In my family, when it comes to food we all crowd around the table with anticipation and joy. As everyone makes their way into the dining room, the smell of the sizzling bacon and fresh baked cinnamon rolls fresh out of the oven captivates us. After everyone gets situated in their spot at the table, Mama lights the candles and we all sing Happy Birthday to Jesus at the top of our lungs. Papa prays and thanks the Lord that Jesus did indeed come to earth to save us from our sins.  Then we dig in! What a commotion it is! Everyone talks all at once, saying things like,” pass the bacon please,” and “can I have a napkin.” Someone inevitably knocks over a glass of orange juice and everyone laughs while Mama rushes to get the paper towels to clean it up.  Then it mysteriously quiets down as everyone shovels food into their mouths. All you can hear is the munching and crunching of happy kids, parents, and grandparents.  Mouthwatering cinnamon rolls, crunchy bacon and cheesy eggs, what more could one ask for? As we eat, my Papa reads the story of Christmas from The Jesus Storybook Bible. The food is fantastic, but the best part of the morning is really all of us being together and celebrating the gift of Jesus in our lives.  

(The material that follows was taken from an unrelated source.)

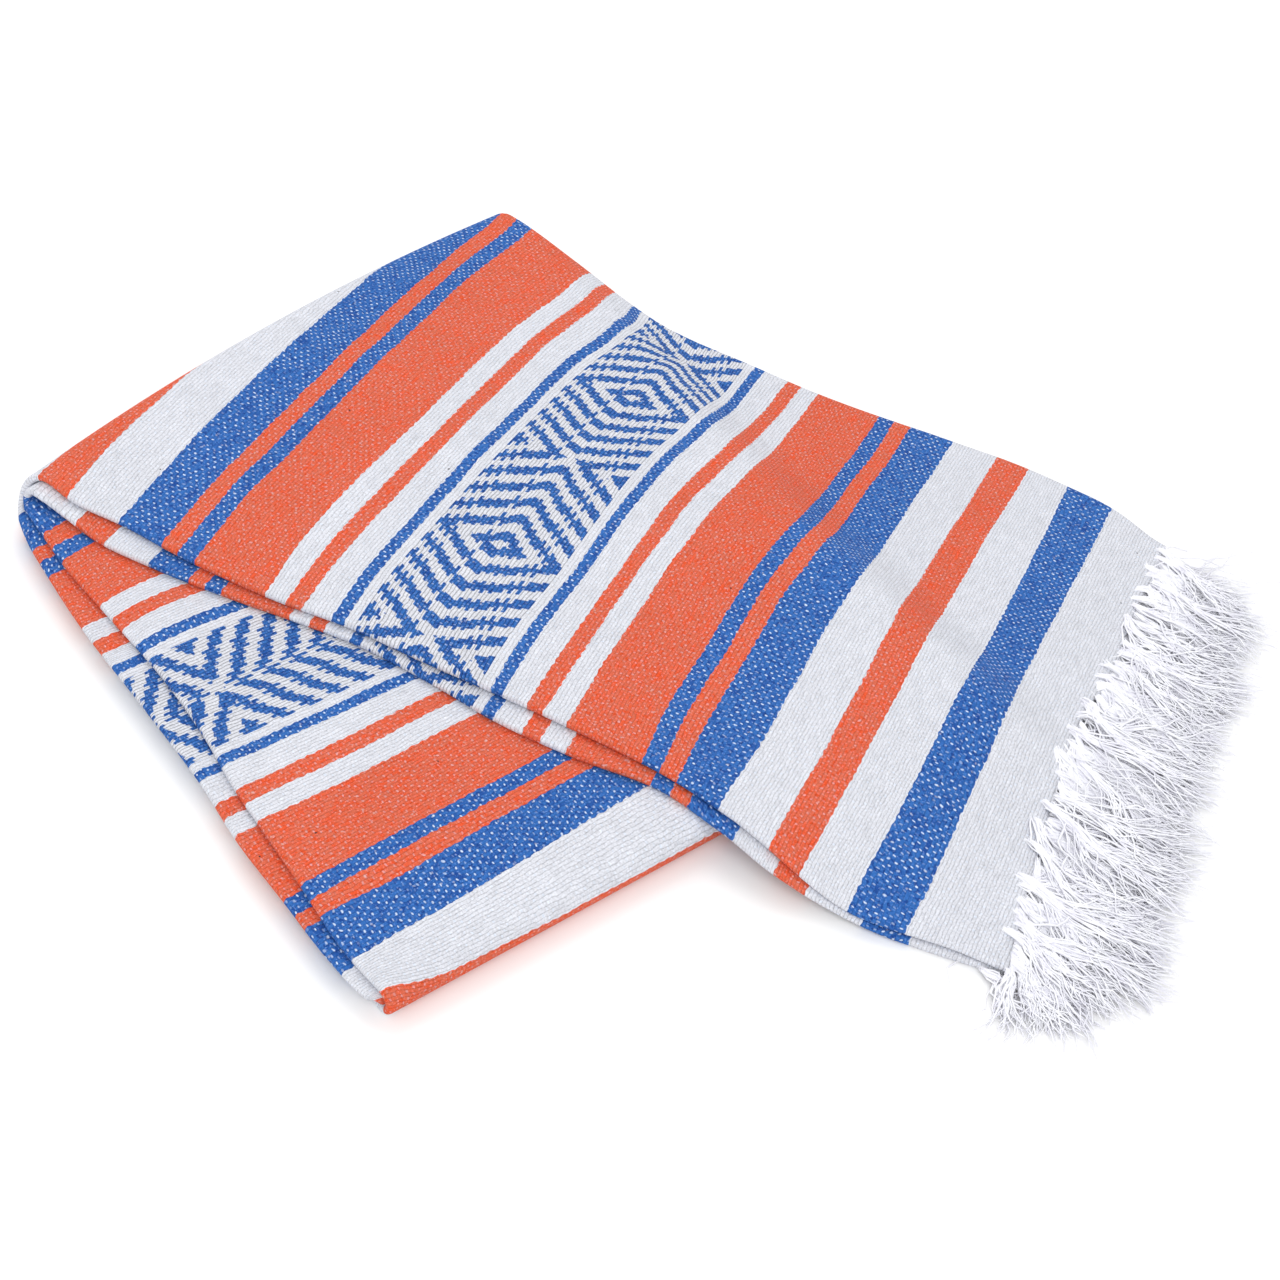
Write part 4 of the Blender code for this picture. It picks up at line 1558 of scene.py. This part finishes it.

Before we moved to Texas, my Gramps and Nana (from my mom’s side) lived across the field on the same property that we lived on. Through the years, my siblings and I got really close to them. Going to their house on Christmas Eve grew into a tradition that I love. My Nana makes fajitas, and we all open our stockings. And to finish out the evening, we go to the Christmas Eve service together at our little country church. Then on Christmas Day, Gramps and Nana come to our house early in the morning. There is something wonderful and comforting about having family close at Christmas time. I’m grateful for the traditions we’ve created over the years with my grandparents, but I’m also grateful just to have them be a part of our everyday lives.   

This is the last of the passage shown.